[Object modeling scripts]
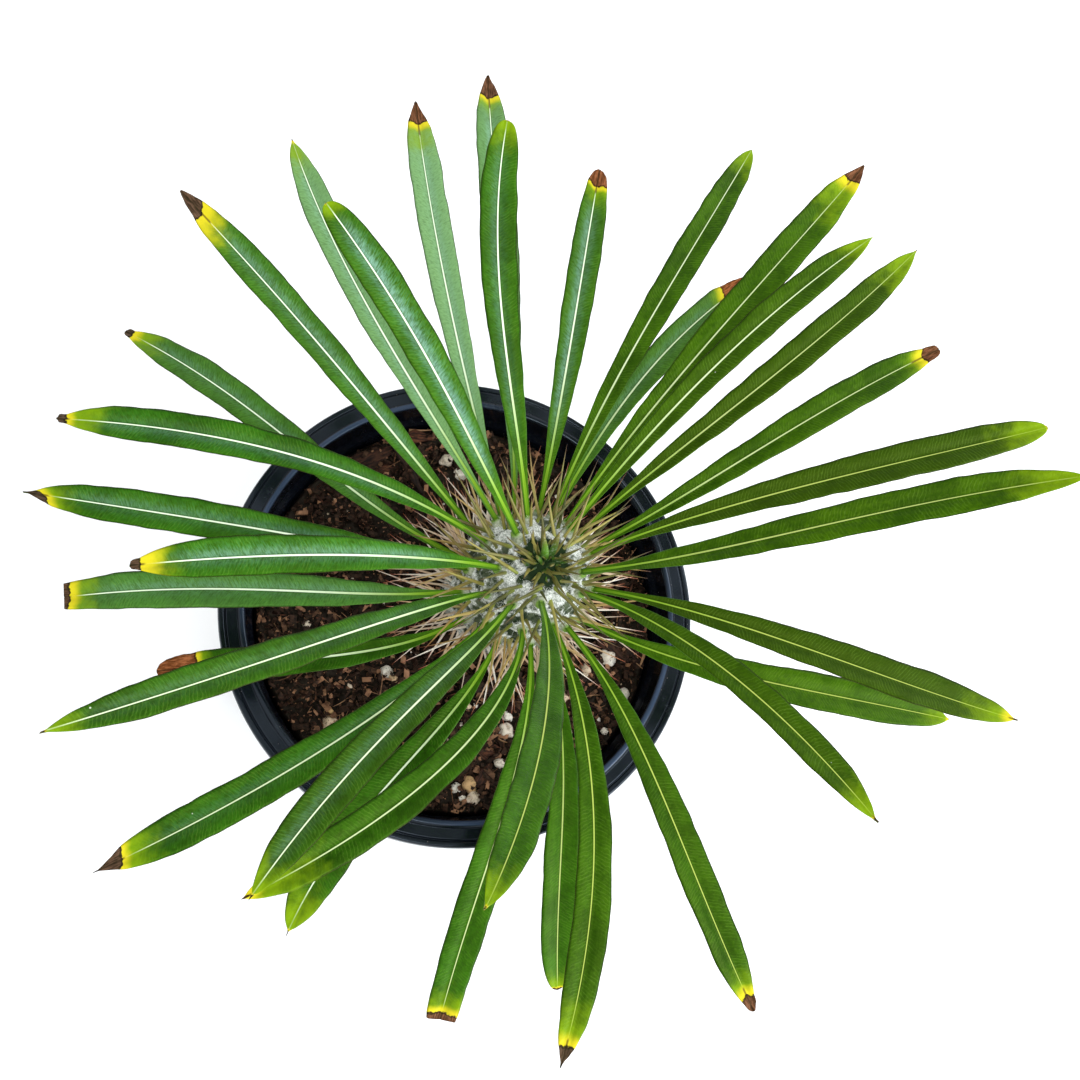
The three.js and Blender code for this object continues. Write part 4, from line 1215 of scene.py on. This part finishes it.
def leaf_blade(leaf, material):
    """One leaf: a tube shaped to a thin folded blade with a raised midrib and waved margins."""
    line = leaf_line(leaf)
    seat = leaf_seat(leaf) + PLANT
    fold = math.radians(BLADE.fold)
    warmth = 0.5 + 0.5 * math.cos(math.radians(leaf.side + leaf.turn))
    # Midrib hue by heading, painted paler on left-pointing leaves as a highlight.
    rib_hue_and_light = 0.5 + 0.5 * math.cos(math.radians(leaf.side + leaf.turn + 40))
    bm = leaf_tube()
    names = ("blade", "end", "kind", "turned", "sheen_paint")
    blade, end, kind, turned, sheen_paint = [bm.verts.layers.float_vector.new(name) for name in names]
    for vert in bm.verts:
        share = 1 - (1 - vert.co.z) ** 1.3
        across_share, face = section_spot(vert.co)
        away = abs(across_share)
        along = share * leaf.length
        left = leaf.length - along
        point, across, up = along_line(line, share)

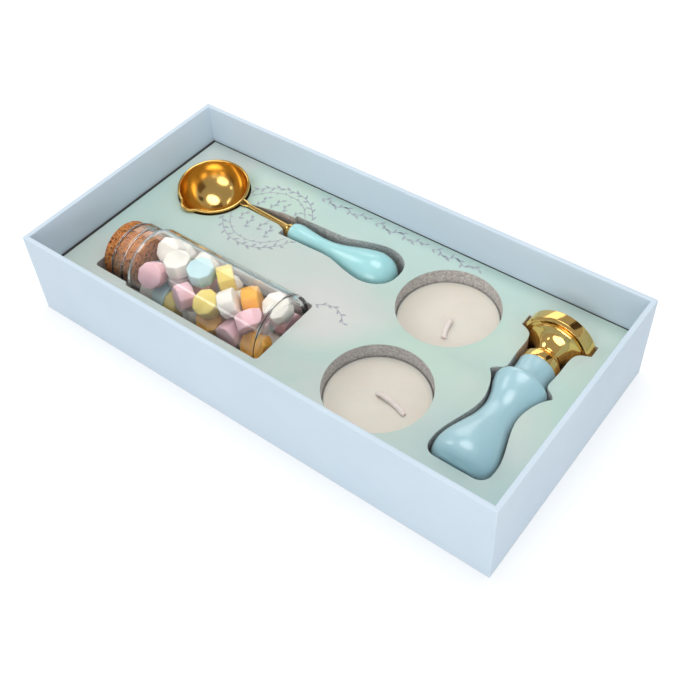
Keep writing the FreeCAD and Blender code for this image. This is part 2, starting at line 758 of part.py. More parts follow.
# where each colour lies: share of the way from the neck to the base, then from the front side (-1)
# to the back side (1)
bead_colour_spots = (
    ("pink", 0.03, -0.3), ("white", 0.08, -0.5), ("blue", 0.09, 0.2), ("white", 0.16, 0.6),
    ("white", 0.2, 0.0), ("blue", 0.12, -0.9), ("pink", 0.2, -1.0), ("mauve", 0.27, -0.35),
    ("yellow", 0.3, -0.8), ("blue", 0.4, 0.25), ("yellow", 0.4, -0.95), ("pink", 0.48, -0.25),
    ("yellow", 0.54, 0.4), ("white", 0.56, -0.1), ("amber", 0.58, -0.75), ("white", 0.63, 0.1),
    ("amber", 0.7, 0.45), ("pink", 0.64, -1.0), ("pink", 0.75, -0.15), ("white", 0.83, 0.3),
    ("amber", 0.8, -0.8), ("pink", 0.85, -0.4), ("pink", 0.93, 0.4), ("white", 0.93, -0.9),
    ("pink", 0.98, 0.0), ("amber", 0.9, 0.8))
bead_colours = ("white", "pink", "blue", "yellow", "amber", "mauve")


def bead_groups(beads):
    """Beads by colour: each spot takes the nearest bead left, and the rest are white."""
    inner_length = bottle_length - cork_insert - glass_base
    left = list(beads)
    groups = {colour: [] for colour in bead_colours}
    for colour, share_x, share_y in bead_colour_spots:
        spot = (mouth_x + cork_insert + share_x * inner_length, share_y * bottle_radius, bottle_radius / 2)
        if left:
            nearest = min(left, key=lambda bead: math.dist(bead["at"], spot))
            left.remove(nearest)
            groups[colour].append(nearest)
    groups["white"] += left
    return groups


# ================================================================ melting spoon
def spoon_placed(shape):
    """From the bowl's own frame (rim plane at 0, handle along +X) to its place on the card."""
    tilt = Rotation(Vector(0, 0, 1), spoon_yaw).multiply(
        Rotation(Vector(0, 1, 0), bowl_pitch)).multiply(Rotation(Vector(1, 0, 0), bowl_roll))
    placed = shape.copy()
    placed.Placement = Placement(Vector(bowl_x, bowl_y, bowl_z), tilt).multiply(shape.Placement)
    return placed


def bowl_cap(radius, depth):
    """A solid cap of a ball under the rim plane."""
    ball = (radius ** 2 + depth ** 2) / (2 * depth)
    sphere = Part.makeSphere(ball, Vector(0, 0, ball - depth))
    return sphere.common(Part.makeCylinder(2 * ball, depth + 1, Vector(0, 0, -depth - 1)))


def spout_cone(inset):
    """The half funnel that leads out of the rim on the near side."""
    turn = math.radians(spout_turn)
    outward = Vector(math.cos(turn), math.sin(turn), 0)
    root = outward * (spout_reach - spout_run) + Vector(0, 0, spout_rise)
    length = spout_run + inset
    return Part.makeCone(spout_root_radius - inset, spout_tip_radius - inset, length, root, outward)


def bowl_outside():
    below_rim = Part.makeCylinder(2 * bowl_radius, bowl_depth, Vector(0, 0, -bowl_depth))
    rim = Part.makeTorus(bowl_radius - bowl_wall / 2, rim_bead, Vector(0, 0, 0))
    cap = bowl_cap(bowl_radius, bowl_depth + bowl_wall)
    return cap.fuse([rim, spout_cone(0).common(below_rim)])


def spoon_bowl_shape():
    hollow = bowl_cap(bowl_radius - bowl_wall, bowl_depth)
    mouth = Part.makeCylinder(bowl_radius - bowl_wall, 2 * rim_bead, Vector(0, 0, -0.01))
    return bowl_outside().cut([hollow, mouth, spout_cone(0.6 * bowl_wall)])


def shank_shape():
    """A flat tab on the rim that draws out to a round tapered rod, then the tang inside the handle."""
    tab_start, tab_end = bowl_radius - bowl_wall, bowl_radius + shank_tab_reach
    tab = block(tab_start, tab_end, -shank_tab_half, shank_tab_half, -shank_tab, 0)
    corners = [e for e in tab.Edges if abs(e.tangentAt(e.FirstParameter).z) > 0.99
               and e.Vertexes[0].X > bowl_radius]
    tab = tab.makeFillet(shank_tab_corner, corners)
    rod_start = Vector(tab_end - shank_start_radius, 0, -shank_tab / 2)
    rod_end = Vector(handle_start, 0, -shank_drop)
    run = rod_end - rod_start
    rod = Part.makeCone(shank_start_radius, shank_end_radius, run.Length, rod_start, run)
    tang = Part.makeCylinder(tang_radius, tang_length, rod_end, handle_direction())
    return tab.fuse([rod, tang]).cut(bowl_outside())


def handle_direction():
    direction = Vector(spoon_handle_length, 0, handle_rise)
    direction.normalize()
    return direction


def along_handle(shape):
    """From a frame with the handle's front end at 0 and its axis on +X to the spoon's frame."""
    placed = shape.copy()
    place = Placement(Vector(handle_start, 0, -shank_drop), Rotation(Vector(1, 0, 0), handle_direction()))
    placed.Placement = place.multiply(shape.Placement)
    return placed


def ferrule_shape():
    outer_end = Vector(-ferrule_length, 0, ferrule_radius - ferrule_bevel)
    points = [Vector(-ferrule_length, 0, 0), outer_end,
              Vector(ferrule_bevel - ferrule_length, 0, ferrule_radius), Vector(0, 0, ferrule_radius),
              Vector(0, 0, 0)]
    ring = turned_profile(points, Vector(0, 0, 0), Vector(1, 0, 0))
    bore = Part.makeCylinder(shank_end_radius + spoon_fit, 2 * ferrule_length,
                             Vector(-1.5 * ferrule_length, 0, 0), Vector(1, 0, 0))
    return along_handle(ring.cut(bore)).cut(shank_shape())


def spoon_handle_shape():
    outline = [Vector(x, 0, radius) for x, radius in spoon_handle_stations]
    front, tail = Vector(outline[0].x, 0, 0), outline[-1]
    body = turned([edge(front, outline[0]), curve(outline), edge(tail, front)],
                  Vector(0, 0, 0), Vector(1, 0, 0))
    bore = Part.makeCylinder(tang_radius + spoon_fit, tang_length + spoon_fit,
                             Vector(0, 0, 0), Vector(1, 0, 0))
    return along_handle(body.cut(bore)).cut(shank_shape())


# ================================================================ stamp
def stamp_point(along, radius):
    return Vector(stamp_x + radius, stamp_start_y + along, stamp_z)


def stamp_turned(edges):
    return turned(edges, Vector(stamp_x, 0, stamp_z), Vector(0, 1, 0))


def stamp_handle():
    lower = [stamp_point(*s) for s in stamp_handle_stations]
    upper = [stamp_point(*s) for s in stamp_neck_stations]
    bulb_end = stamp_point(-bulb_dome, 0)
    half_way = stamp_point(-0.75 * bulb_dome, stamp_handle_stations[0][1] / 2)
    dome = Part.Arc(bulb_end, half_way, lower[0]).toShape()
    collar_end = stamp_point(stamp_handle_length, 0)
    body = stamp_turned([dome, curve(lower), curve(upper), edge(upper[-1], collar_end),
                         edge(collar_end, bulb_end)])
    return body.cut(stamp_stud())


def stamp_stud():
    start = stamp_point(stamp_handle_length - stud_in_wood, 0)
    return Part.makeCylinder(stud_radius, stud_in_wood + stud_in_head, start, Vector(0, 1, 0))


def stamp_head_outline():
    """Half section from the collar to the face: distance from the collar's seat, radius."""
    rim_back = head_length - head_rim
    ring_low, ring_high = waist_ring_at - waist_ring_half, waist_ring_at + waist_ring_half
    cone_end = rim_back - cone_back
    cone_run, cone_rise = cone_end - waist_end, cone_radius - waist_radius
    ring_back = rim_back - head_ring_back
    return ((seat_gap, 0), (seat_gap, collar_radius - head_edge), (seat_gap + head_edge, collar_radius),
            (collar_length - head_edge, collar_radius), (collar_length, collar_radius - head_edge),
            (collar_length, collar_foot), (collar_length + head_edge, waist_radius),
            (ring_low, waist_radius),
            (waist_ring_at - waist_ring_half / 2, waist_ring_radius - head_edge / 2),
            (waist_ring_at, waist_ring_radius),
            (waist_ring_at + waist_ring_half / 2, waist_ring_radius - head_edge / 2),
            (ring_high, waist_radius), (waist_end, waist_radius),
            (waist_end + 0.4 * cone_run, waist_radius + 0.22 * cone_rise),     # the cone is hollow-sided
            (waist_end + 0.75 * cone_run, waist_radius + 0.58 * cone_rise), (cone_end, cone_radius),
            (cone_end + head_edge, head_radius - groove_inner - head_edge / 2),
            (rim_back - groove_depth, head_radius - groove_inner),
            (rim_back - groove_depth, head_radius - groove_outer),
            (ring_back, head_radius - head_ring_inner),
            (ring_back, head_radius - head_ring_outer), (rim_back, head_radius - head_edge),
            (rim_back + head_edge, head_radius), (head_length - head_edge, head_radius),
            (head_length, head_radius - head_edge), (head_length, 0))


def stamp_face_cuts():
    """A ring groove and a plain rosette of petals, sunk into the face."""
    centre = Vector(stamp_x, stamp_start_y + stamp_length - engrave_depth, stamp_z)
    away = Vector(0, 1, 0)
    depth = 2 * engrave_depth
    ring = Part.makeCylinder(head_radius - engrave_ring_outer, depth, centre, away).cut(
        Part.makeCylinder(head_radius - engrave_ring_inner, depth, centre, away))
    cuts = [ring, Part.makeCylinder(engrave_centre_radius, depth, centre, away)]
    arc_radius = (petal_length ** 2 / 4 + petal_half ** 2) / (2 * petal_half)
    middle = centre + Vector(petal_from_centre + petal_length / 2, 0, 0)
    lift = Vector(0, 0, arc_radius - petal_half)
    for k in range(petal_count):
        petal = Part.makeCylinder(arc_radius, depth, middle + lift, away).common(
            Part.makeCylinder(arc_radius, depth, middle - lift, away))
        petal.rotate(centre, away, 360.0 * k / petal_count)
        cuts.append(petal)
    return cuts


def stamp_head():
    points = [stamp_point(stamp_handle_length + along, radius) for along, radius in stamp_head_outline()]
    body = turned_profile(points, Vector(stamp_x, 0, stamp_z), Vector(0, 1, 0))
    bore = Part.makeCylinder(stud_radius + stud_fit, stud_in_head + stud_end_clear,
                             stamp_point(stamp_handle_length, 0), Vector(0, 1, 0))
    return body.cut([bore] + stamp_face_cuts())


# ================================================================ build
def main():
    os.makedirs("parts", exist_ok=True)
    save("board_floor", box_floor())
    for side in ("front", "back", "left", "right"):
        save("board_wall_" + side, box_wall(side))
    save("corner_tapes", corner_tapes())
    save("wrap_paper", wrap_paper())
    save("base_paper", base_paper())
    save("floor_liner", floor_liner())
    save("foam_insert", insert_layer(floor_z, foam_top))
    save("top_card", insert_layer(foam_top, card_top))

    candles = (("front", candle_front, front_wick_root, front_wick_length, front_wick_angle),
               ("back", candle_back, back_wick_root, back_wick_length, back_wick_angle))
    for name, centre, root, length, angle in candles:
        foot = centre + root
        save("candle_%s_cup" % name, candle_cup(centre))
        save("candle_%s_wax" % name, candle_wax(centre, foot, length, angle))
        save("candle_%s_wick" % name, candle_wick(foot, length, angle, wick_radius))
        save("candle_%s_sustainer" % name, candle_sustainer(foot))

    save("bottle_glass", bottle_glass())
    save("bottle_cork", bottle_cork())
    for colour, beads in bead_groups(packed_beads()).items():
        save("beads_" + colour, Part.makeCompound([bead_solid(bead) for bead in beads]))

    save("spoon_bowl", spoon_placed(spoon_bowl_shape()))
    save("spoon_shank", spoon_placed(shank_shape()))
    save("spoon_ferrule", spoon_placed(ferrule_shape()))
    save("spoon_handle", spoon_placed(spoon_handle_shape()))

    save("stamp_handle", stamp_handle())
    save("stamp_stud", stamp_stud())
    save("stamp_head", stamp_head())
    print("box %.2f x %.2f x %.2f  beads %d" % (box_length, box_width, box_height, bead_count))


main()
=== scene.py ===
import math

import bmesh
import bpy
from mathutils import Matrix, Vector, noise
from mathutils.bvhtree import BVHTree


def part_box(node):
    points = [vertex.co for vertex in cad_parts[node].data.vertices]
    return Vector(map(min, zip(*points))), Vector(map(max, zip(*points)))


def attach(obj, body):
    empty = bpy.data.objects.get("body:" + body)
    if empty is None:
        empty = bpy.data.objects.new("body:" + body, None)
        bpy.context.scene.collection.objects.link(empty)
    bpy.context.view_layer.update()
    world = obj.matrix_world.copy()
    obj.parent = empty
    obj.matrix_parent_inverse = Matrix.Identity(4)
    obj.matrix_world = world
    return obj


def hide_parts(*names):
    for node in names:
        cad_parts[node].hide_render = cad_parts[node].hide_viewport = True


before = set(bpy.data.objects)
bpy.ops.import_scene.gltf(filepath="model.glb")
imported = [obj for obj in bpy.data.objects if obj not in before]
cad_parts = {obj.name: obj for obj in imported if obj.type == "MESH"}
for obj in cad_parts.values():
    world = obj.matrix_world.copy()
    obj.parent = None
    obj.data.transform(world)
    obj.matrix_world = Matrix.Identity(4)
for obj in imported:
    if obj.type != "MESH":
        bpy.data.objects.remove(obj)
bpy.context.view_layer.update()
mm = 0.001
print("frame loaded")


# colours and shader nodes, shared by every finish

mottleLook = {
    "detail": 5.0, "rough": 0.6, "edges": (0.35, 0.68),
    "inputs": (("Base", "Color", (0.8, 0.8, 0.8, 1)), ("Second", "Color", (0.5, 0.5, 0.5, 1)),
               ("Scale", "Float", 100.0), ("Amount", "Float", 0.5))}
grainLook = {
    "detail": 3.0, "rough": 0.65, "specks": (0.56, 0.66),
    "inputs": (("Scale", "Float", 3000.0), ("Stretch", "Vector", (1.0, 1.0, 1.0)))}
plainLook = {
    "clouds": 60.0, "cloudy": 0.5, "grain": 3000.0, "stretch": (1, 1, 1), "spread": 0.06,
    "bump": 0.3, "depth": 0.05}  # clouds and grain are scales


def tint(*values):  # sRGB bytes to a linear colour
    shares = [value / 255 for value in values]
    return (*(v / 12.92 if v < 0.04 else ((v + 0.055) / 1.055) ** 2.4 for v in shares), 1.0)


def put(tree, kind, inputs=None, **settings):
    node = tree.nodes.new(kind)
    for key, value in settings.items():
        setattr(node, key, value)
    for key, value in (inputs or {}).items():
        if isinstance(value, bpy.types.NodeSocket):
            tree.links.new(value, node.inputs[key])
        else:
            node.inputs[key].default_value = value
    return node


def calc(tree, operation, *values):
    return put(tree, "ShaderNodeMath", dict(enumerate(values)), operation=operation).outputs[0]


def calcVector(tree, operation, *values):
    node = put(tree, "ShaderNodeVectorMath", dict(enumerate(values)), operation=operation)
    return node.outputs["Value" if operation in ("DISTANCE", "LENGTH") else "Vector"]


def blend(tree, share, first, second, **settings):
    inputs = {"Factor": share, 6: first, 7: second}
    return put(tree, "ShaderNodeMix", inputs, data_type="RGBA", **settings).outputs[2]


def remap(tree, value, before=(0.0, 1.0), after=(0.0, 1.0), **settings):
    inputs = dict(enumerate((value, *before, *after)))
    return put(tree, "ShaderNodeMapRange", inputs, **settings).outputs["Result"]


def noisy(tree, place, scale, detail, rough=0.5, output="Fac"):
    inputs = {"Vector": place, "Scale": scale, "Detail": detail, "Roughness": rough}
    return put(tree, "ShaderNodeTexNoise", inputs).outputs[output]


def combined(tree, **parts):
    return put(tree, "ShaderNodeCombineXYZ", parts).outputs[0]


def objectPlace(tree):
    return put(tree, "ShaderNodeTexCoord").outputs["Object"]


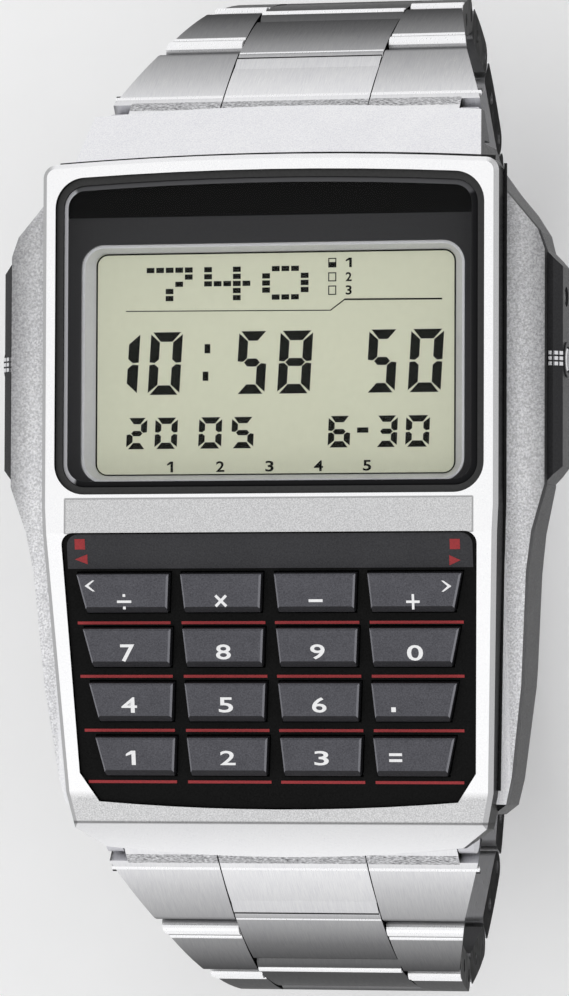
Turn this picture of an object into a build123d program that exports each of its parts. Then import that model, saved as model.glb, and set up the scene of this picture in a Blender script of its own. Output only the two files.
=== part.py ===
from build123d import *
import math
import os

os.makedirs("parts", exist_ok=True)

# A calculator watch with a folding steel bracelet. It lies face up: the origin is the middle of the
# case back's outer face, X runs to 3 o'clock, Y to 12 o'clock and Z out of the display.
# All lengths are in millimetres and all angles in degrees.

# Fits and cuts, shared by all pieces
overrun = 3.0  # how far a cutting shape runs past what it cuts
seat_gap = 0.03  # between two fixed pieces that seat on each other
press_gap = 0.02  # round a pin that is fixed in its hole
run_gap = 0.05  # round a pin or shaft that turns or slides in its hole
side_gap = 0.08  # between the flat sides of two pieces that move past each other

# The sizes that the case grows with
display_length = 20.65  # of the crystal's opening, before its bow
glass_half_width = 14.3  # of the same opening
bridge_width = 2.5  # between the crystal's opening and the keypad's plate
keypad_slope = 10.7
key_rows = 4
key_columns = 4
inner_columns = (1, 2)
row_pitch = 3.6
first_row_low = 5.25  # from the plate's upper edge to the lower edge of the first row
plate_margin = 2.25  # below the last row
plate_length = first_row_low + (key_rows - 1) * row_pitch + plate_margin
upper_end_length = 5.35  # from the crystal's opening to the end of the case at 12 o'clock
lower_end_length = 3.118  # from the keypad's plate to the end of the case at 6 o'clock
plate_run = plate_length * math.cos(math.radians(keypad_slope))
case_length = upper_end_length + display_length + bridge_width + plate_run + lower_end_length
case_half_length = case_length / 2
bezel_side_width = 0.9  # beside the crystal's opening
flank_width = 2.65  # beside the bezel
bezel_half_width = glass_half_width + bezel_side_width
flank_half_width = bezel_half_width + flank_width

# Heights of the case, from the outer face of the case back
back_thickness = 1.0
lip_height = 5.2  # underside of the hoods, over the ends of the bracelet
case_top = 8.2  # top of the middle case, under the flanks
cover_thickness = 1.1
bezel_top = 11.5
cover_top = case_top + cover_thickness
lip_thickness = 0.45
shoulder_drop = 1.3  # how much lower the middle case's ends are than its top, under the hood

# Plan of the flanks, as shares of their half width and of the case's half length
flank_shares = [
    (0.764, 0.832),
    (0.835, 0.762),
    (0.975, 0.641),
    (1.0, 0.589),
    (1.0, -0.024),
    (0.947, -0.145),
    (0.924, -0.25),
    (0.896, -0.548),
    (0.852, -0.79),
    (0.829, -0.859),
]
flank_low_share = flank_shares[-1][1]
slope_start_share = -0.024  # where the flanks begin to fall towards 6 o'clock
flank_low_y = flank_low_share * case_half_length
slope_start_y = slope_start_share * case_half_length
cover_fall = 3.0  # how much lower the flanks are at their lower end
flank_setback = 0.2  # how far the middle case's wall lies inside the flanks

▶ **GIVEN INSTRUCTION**
Going down the listing above, begin printing at the line with "box_width, box_height, bead_count))" and finish with the line with "cad_parts[node].hide_render = cad_parts[node].hide_viewport", exactly as they appear.

▶ **TASK RESPONSE**
    print("box %.2f x %.2f x %.2f  beads %d" % (box_length, box_width, box_height, bead_count))


main()
=== scene.py ===
import math

import bmesh
import bpy
from mathutils import Matrix, Vector, noise
from mathutils.bvhtree import BVHTree


def part_box(node):
    points = [vertex.co for vertex in cad_parts[node].data.vertices]
    return Vector(map(min, zip(*points))), Vector(map(max, zip(*points)))


def attach(obj, body):
    empty = bpy.data.objects.get("body:" + body)
    if empty is None:
        empty = bpy.data.objects.new("body:" + body, None)
        bpy.context.scene.collection.objects.link(empty)
    bpy.context.view_layer.update()
    world = obj.matrix_world.copy()
    obj.parent = empty
    obj.matrix_parent_inverse = Matrix.Identity(4)
    obj.matrix_world = world
    return obj


def hide_parts(*names):
    for node in names:
        cad_parts[node].hide_render = cad_parts[node].hide_viewport = True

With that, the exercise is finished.